3. しかしながら,原審の判示したとおり,再審対象判決の正本が原告らの訴訟代理人に送達された後原告らが上告を提起しないまま上告期間が経過したことにより再審対象判決が確定されたとすれば,民事訴訟法第426条第1項に規定する30日の再審提起の期間は,再審対象判決が確定した日から起算しなければならないものであると解釈することが相当であるところ(当院 1982.10.12. 言渡 82누313 判決 ; 1991.2.12. 言渡 90누8510 判決等参照),再審対象判決は,その判決正本が訴訟代理人に対して送達された1990.12.22.から2週間の上告期間が経過した1991.1.6.に確定されたものであるから,1991.1.23.に提起された本件再審の訴えは,適法な最新定期の期間内に提起されたものであることが暦数上明らかである。それにも拘らず原審は,本件再審の訴えが原告ら訴訟代理人が再審対象判決の正本の送達を受けた日から起算して30日が経過した後に提起されたものであるから不適法であると判断したから,この点に関する限り,原審判決には,再審提起期間の起算日に関する法理を誤解した違法があるといわざるを得ない。

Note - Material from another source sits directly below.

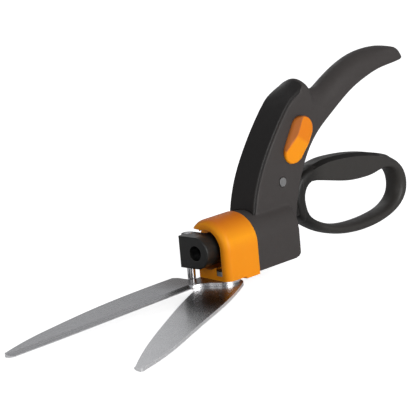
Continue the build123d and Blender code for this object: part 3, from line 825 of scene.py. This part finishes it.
def buttonRise(along, front, s):
    # along runs from 0 at the low end of the button to 1 at the high end, front is its distance to the front
    if along < s["ridge"]:
        rise = s["rampEnd"] + (s["rise"] - s["rampEnd"]) * along / s["ridge"]
    else:
        rise = s["rise"] - s["backFall"] * (along - s["ridge"]) / (1.0 - s["ridge"])
    return min(rise, s["flankFoot"] + s["flankSlope"] * front)


def makeButton(s):
    work = bmesh.new()
    axis = (s["high"] - s["low"])
    length = axis.length
    axis.normalize()
    side = Vector((axis.y, -axis.x))
    full = length + 2 * s["radius"]

    def ring(inset, drop):
        made = []
        radius = s["radius"] - inset
        straight = 7
        outline = []
        half = s["around"] // 2 - straight
        for end, start in ((s["high"], 0.0), (s["low"], math.pi)):
            for i in range(half + 1):
                angle = start + math.pi * i / half
                outline.append(end + side * radius * math.cos(angle) + axis * radius * math.sin(angle))
            first = outline[-1]
            last = (s["low"] if start == 0.0 else s["high"]) + side * radius * (-1 if start == 0.0 else 1)
            for i in range(1, straight):
                outline.append(first.lerp(last, i / straight))
        for point in outline:
            along = ((point - s["low"]).dot(axis) + s["radius"]) / full
            front = s["radius"] - (point - s["low"]).dot(side)
            y = s["foot"] + (0.0 if drop is None else buttonRise(along, front, s) - drop)
            made.append(work.verts.new((point.x, y, point.y)))
        return made

    rings = [ring(0.0, None)] + [ring(inset, drop) for inset, drop in s["edgeRings"]]
    edge = s["edgeRings"][-1][0]
    reach = s["radius"] - edge - s["core"]
    count = round(reach / s["ringStep"])
    rings += [ring(edge + reach * k / count, 0.0) for k in range(1, count + 1)]
    for first, second in zip(rings, rings[1:]):
        for i in range(len(first)):
            j = (i + 1) % len(first)
            work.faces.new((first[i], first[j], second[j], second[i]))
    work.faces.new(rings[-1])
    work.faces.new(list(reversed(rings[0])))
    meshPiece("lock_slider", work, "orangeButton", "lock", "lock_button")


makeButton(button)
print("button made")


def makeCoil():
    piece = bpy.data.objects.new("return_coil", nodes["return_spring"].data.copy())
    bpy.context.scene.collection.objects.link(piece)
    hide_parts("return_spring")
    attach(piece, "head")
    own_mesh(piece)


makeCoil()
print("return spring made")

4. しかしながら,民事訴訟法第422条第1項但書によれば,当事者が上訴によって再審事由を主張し,又はこれを知りながら主張しなかったときは,再審の訴えを提起することができないものと規定されているところ,ここで「これを知りながら主張しなかったとき」というのは,再審事由があることを知っていたにも拘らず,上訴を提起しながら上訴審でその自由を主張しなかった場合のみならず,本件のように上訴を提起せず,判決がそのまま確定された場合までも含むものであると解釈すべきところであるが,特別の事情がない限り,訴訟当事者又は訴訟代理人が判決正本の送達を受けたときにその判決に判断遺漏の再審事由があることを知り得たと解すべきであることは,先立って2項で判断したところのとおりであるから,原告らが再審対象判決に対して上告を提起せずにその判決がそのまま確定された以上,原告らとしては,その判決が判決に影響を及ぼす重要な事項について判断を遺漏したことを再審事由として再審の訴えを提起することはできなくなったと解した原審の判決は,正当である。


5. そうすると,原審が本件再審の訴えが不適法なものであるとの理由で却下した結論は,結局正当なものであると解するほかないから,原告らの上告を全て棄却し,上告費用は,敗訴者負担とすることで関与裁判官の意見が一致し,主文のとおり判決する。